**GIVEN DATA**
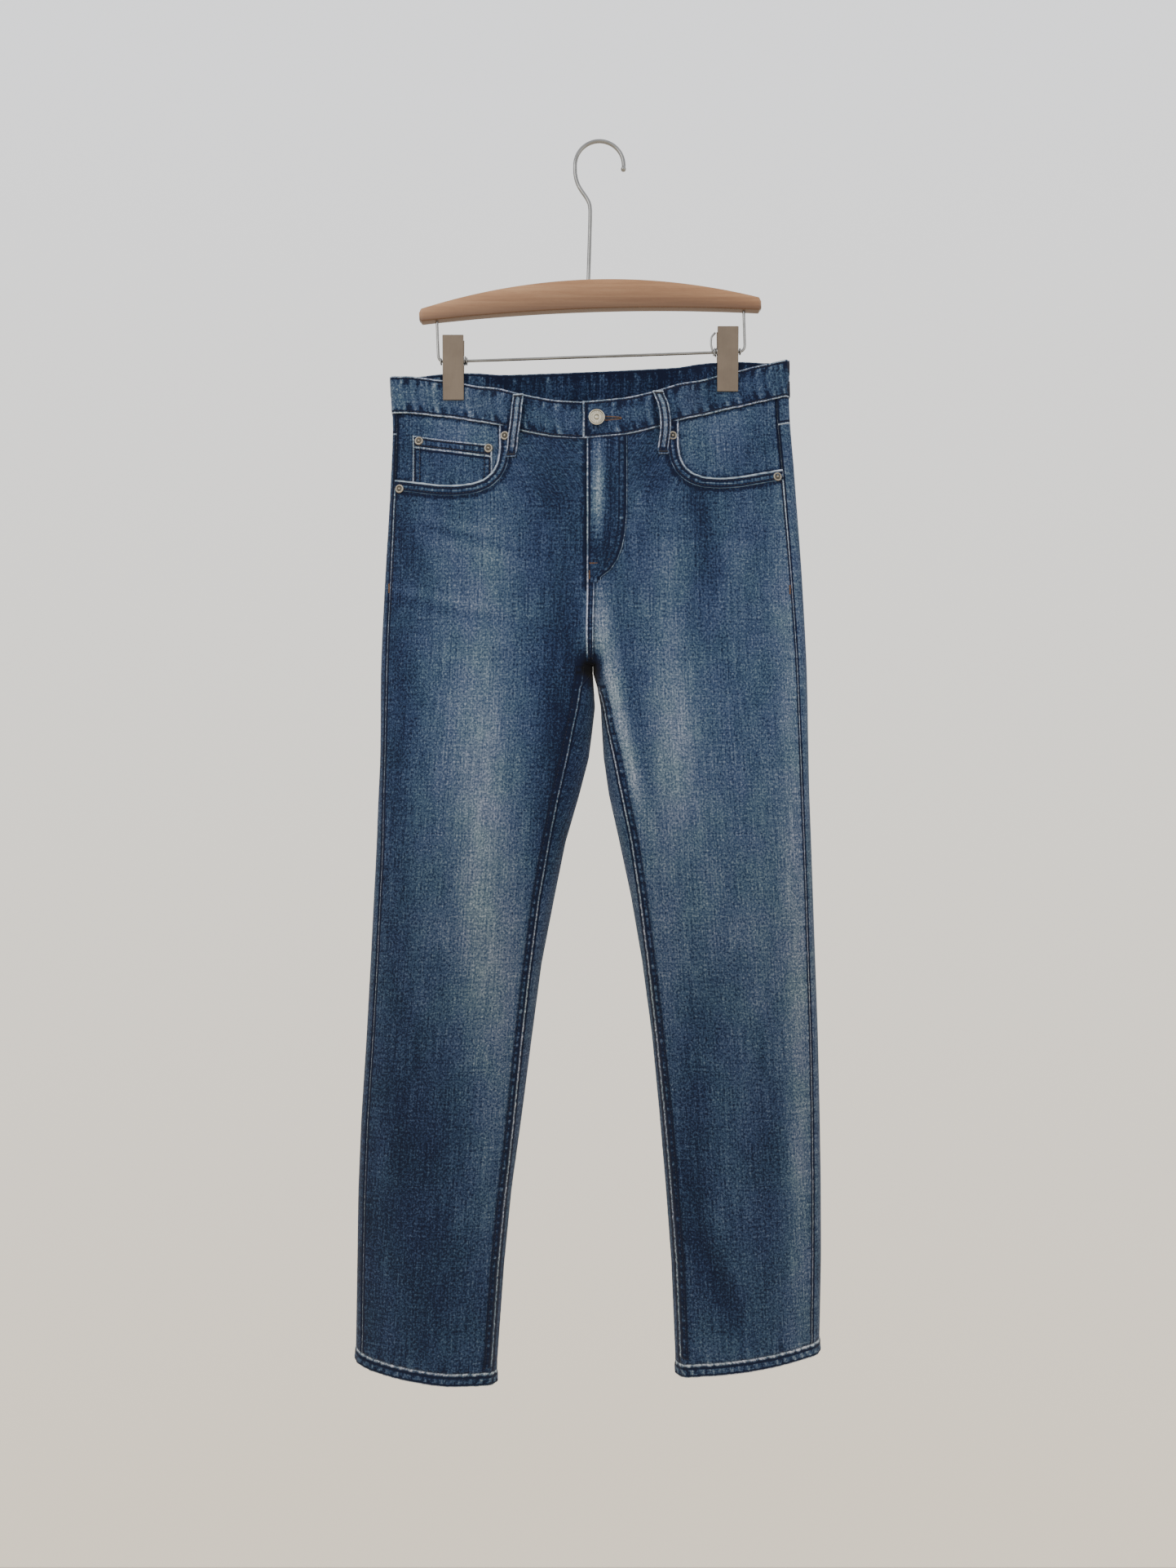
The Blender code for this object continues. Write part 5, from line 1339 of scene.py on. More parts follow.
@dataclass
class Waistband:
    """One strip round the waist: the lapping end with the buttonhole, the sides, the back and the underlap.

    Attributes:
        form: The cloth's form.
        looks: The finishes.
        quarter: Columns from a side fold to the centre.
        rows: Rows down the strip.
        wall: Thickness of the folded strip.
        proud: How far its face stands out from the panels.
        lap: How far the lapping end runs past the centre.
        underlap: How far the end below it runs past the centre.
        lay_gap: Room between the two laps.
        reach: How far from the centre the strip's side folds lie.
        inset: Distance of the topstitching from the strip's edges.
    """

    form: Form
    looks: Looks
    quarter: int = 104
    rows: int = 26
    wall: float = 2.2
    proud: float = 0.8
    lap: float = 6.5
    underlap: float = 32.0
    lay_gap: float = 0.75
    reach: float = 213.0
    inset: float = 2.4

    def stations(self) -> tuple[Array, Array, Array]:
        """Side, face and distance from the centre line of each column, negative past the centre."""
        reach = self.reach * np.sin(np.linspace(0.0, math.pi / 2, self.quarter + 1))
        first = np.linspace(-self.lap, 0.0, 4)[:-1]
        last = np.linspace(0.0, -self.underlap, 14)[1:]
        parts = (
            (1, -1, first), (1, -1, reach), (1, 1, reach[-2:0:-1]), (1, 1, np.zeros(1)), (-1, 1, reach[1:-1]),
            (-1, -1, reach[::-1]), (-1, -1, last),
        )
        side = np.concatenate([np.full(len(r), float(s)) for s, _, r in parts])
        face = np.concatenate([np.full(len(r), float(f)) for _, f, r in parts])
        return side, face, np.concatenate([r for _, _, r in parts])

    def make(self) -> Made:
        """Makes the strip and returns it with its grid."""
        form = self.form
        side, face, reach = self.stations()
        held = np.maximum(reach, 0.1)
        share = 0.5 - 0.5 * np.cos(np.linspace(0.0, math.pi, self.rows))
        below = form.band_height * (0.35 * share + 0.65 * even(self.rows))
        top = form.band_top(side * held, face)
        drop = top[None, :] + below[:, None]
        sides, faces, helds = (np.broadcast_to(v, drop.shape) for v in (side, face, held))
        outer = form.leg(sides, drop, OUTER)
        across = form.across_at(sides, sides * np.minimum(helds, outer), drop)
        across = np.where(helds >= self.reach - 0.1, 0.0, across)
        along = np.cumsum(np.concatenate([[0.0], np.abs(np.diff(side * reach)) + 1e-3]))
        along = np.broadcast_to(along, drop.shape)
        from_edge = np.minimum(below, form.band_height - below)[:, None]
        grip = 0.30 + 0.70 * bell(from_edge, 7.0)
        bend = 0.15 * (drop - top)
        wave = ripple(along + bend, 13.0, 0.7) + 0.55 * ripple(along - bend, 6.1, 2.9)
        near_clip = 1.0 - smooth_step(np.abs(helds - form.clip_x), 12.0, 22.0)
        relief = 0.42 * wave * grip * (1.0 - 0.8 * near_clip)
        fold = -0.4 * bell(from_edge, 0.6)
        stitched = -0.22 * bell(from_edge - 2.6, 0.8)
        behind = (self.wall + self.lay_gap) * smooth_step(-reach, -60.0, -12.0)
        under = np.where((side < 0) & (face < 0), behind, 0.0)
        end = np.abs(np.where(side > 0, reach + self.lap, FAR))
        end = np.where(face < 0, end * 0.75, FAR)[None, :]
        fold = np.minimum(fold, -0.4 * bell(end, 0.9))
        around = np.where(faces < 0, -across, across)
        points, normals = form.lay(sides, around, drop, self.proud + relief + fold + stitched - under)
        shift = -side * np.maximum(0.1 - reach, 0.0)
        points[..., 0] += shift * MM
        dark = np.where((side < 0) & (reach > 0), 0.12 * smooth_step(reach, 90.0, 150.0), -0.06)
        blot = ripple(along + 3.0 * np.sin(below[:, None] / 9.0), 12.0, 0.7)
        blot = blot + 0.5 * ripple(along - bend, 5.3, 2.9)
        edge_blot = bell(from_edge - 6.0, 4.5) + 0.25
        wash = 0.46 + dark + 0.54 * np.clip(blot - 0.3, -1.3, 0.6) * edge_blot
        # Painted shadow on the band along both sides of each belt loop
        loop_x = np.where(face > 0, 84.0, 75.0 + 4.0 * (below[:, None] - 5.0) / 40.0)
        wash = wash - 0.45 * bell(np.abs(reach - loop_x) - 6.6, 1.7)
        seam = np.minimum(np.broadcast_to(from_edge, drop.shape), end) * 1.15 + 0.1
        grid = Grid(points, normals, grid_uv(points), wash, seam)
        piece = cloth_object("waistband_cloth", grid, self.wall, self.looks.band, self.looks.inner_band)
        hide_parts("waistband")
        return piece, grid

    def stitch(self, threads: Threads) -> None:
        """Adds the topstitching near both edges, all round, and down the lapping end."""
        form, out = self.form, self.proud - 0.15
        end = -self.lap + self.inset
        reach, front, back = self.reach, Face.FRONT, Face.BACK
        for face, start, stop in ((front, end, reach), (front, -reach, -8.5), (back, -reach, reach)):
            x = np.linspace(start, stop, 240)
            for inset in (self.inset, form.band_height - self.inset):
                threads.row(pairs(x, form.band_top(x, face.value) + inset), face, out)
        top = float(form.band_top(0.2, -1.0))
        threads.row(pairs(np.full(12, end), np.linspace(top + 3.0, top + 37.0, 12)), Face.FRONT, out)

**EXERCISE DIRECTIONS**
From the opening line of the data above through the line that contains "and the underlap.", please print each line as it stands and only those lines.

**OUTPUT OF THE EXERCISE**
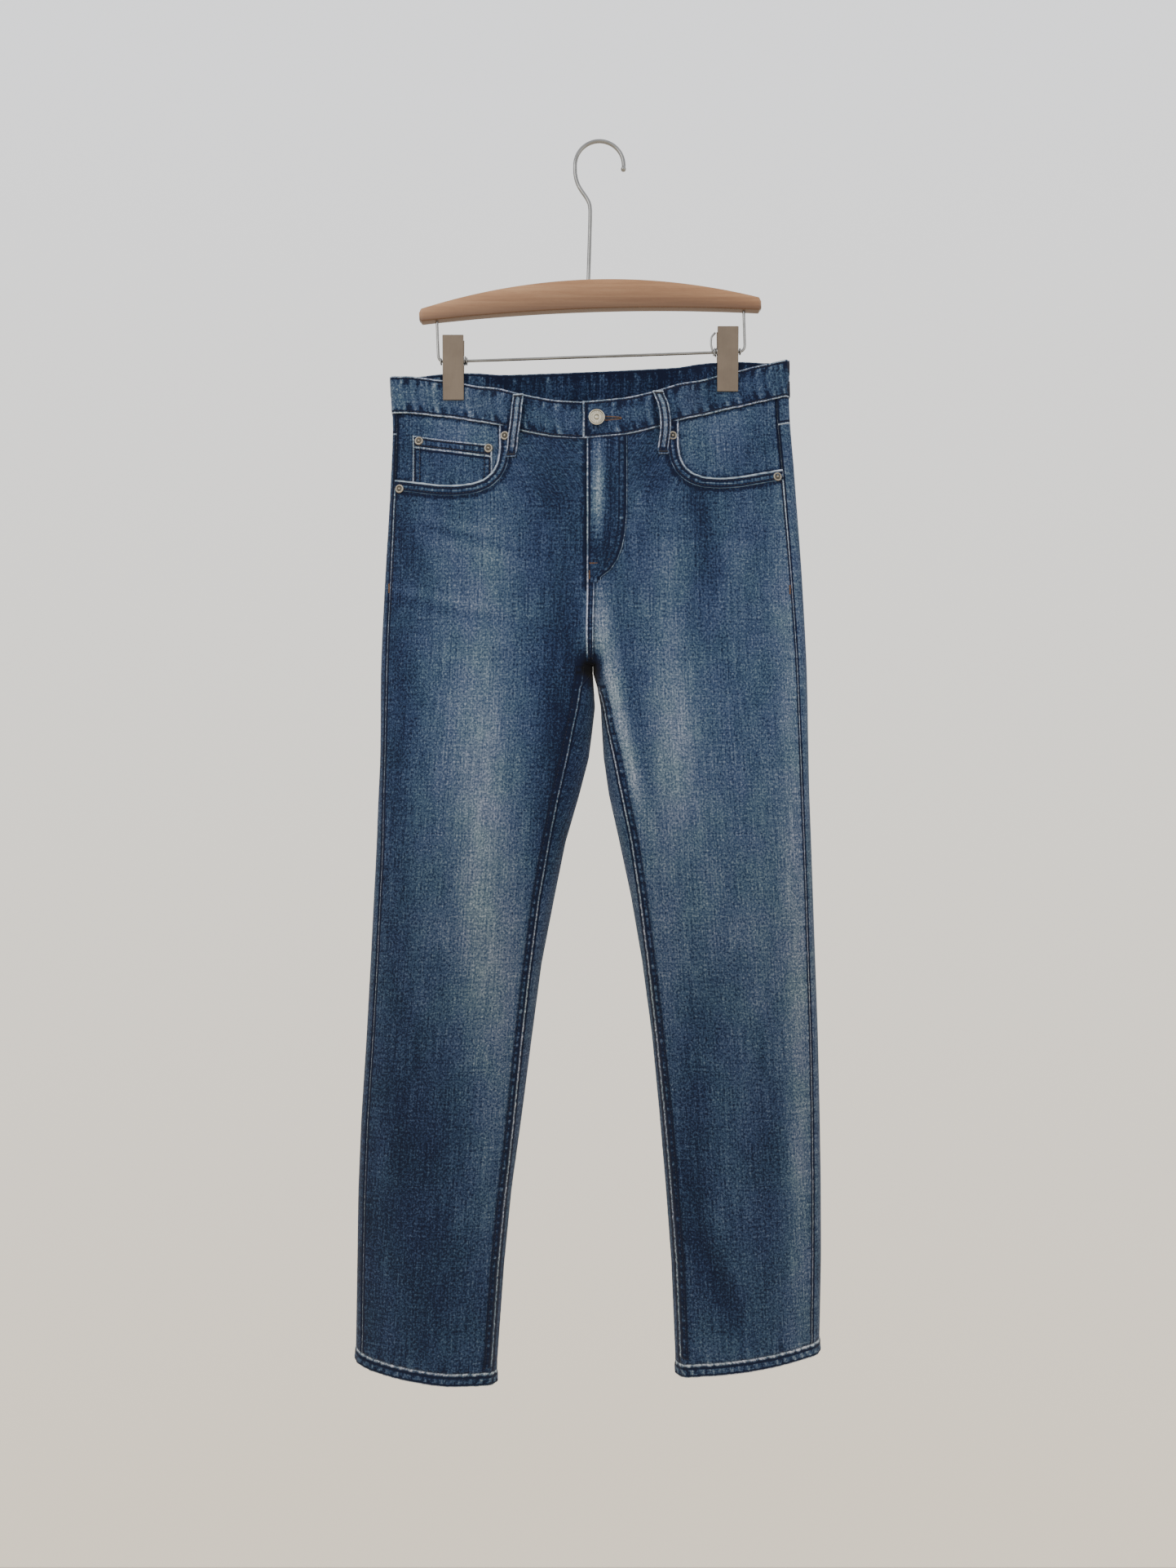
The Blender code for this object continues. Write part 5, from line 1339 of scene.py on. More parts follow.
@dataclass
class Waistband:
    """One strip round the waist: the lapping end with the buttonhole, the sides, the back and the underlap.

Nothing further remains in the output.